What I’m more concerned with is why it took so long for it to happen, and whether there any hope to jumpstart the space program and catch up with some of what was lost since the 1970s.

Unless a really advanced propulsion system is perfected, probably not. We’ll still be using technology loosely based on the rocket ships that originated before World War II.

Sure, today’s spaceships are faster, more powerful, and no doubt more reliable. SpaceX has finally been been able to do something depicted in sci-fi films of the late 1940s, and that’s recovering the launchers.

So call me jaded. I’ve watched humans fritter away the space program decade after decade, wondering when things might change. As it stands, it’s highly unlikely I’ll be around to see humans make it beyond Mars — or even to Mars — unless lifespans are extended.

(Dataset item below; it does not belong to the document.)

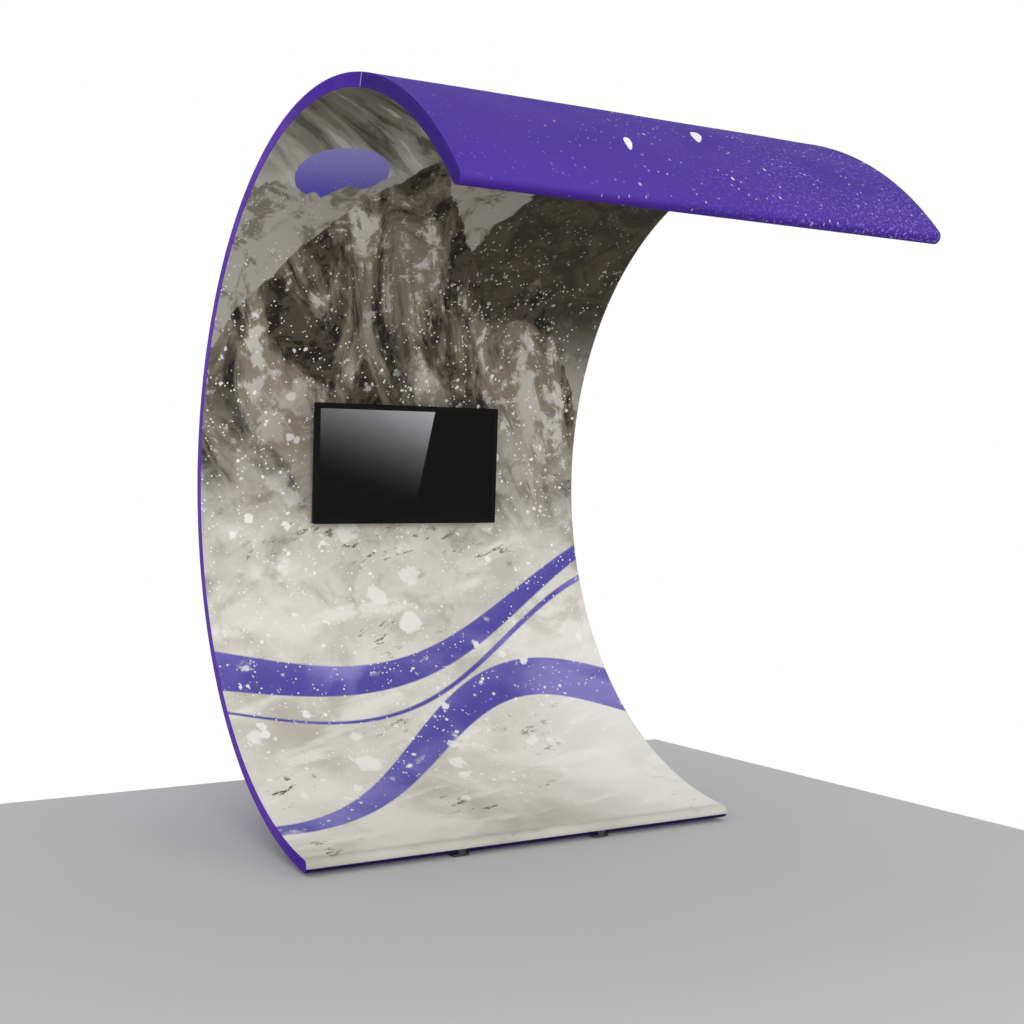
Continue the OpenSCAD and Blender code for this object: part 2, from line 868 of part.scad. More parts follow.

Or maybe a time traveler will pick me up and give me a joyride so I can see what’s coming. Well, I suppose I can dream.

So, yes, I am happy that space exploration appears to be finally moving off dead center, but why did it take so long? Was it all about politics, the decision to use taxpayer money for other purposes, or the belief of many politicians that government needs to get out of the way and let private industry lead the way.

Of course sci-fi stories often depict lone wolf inventors as perfecting technologies way ahead of governments and private corporations.

Maybe there’s a real-life counterpart to Dr. Hans Zarkov, the eccentric inventor from Flash Gordon, or a Zefram Cochrane, the creator of warp drive the Star Trek universe. Maybe someone out there is getting it together in a garage or warehouse somewhere, and we’ll learn about it soon enough.

But don’t forget the environment in which Cochrane was depicted in “Star Trek: First Contact.” When he achieved success in the mid-21st century, humanity was in a pretty bad way. I’d suggest he hurry on up, but Trek canon lists his birthday as 2030. Oh well.